[Rows from an object dataset]
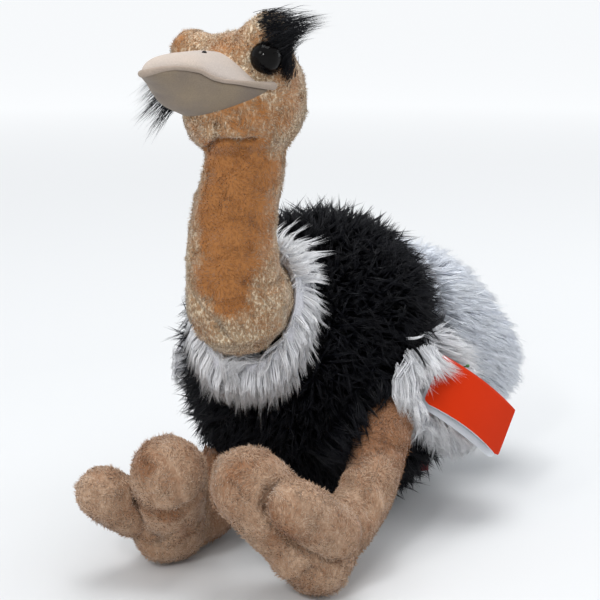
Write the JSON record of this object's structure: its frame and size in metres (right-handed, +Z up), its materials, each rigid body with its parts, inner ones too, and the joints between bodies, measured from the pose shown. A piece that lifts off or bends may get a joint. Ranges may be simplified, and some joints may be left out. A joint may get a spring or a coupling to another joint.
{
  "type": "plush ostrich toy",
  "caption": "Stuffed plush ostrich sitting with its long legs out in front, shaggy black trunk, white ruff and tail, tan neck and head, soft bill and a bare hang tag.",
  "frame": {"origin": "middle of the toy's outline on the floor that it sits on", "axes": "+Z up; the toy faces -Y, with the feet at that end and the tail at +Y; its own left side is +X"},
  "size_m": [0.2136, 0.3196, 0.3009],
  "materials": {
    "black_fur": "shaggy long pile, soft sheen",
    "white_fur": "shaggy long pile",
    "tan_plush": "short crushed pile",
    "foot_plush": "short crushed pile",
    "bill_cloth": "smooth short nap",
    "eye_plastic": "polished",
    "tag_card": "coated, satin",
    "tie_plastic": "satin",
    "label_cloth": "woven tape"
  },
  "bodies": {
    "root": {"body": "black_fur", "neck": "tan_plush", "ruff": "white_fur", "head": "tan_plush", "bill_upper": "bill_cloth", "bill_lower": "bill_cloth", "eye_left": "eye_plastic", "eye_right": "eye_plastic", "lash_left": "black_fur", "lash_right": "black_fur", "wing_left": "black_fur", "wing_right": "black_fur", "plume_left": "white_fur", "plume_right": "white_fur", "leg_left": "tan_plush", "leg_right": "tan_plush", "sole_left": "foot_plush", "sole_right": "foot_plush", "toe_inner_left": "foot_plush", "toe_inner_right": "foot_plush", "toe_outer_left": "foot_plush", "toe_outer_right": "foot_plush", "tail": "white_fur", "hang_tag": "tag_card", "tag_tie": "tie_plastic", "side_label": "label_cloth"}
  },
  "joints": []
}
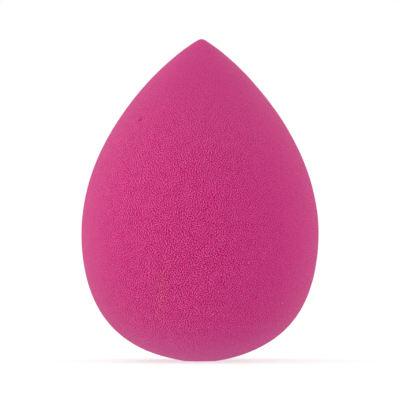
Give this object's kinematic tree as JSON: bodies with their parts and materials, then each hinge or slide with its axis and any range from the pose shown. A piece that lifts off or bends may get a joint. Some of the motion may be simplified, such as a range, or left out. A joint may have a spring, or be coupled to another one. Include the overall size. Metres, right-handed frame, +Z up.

What to produce: From the records above, extract every line exactly as it stands.

Written solution:
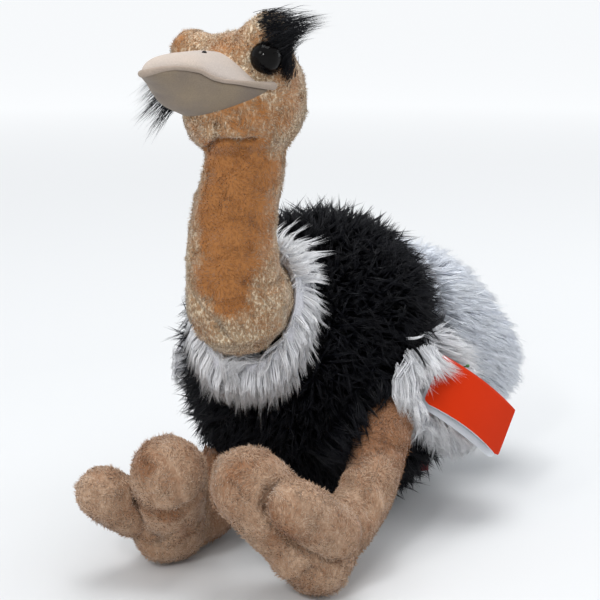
Write the JSON record of this object's structure: its frame and size in metres (right-handed, +Z up), its materials, each rigid body with its parts, inner ones too, and the joints between bodies, measured from the pose shown. A piece that lifts off or bends may get a joint. Ranges may be simplified, and some joints may be left out. A joint may get a spring or a coupling to another joint.
{
  "type": "plush ostrich toy",
  "caption": "Stuffed plush ostrich sitting with its long legs out in front, shaggy black trunk, white ruff and tail, tan neck and head, soft bill and a bare hang tag.",
  "frame": {"origin": "middle of the toy's outline on the floor that it sits on", "axes": "+Z up; the toy faces -Y, with the feet at that end and the tail at +Y; its own left side is +X"},
  "size_m": [0.2136, 0.3196, 0.3009],
  "materials": {
    "black_fur": "shaggy long pile, soft sheen",
    "white_fur": "shaggy long pile",
    "tan_plush": "short crushed pile",
    "foot_plush": "short crushed pile",
    "bill_cloth": "smooth short nap",
    "eye_plastic": "polished",
    "tag_card": "coated, satin",
    "tie_plastic": "satin",
    "label_cloth": "woven tape"
  },
  "bodies": {
    "root": {"body": "black_fur", "neck": "tan_plush", "ruff": "white_fur", "head": "tan_plush", "bill_upper": "bill_cloth", "bill_lower": "bill_cloth", "eye_left": "eye_plastic", "eye_right": "eye_plastic", "lash_left": "black_fur", "lash_right": "black_fur", "wing_left": "black_fur", "wing_right": "black_fur", "plume_left": "white_fur", "plume_right": "white_fur", "leg_left": "tan_plush", "leg_right": "tan_plush", "sole_left": "foot_plush", "sole_right": "foot_plush", "toe_inner_left": "foot_plush", "toe_inner_right": "foot_plush", "toe_outer_left": "foot_plush", "toe_outer_right": "foot_plush", "tail": "white_fur", "hang_tag": "tag_card", "tag_tie": "tie_plastic", "side_label": "label_cloth"}
  },
  "joints": []
}
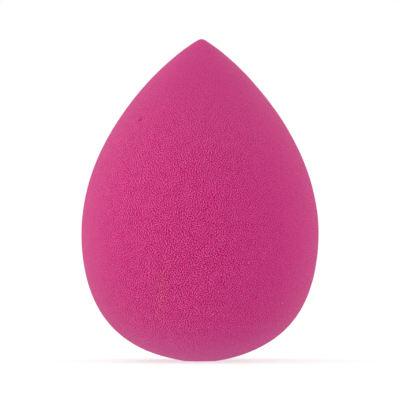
Give this object's kinematic tree as JSON: bodies with their parts and materials, then each hinge or slide with its axis and any range from the pose shown. A piece that lifts off or bends may get a joint. Some of the motion may be simplified, such as a range, or left out. A joint may have a spring, or be coupled to another one. Include the overall size. Metres, right-handed frame, +Z up.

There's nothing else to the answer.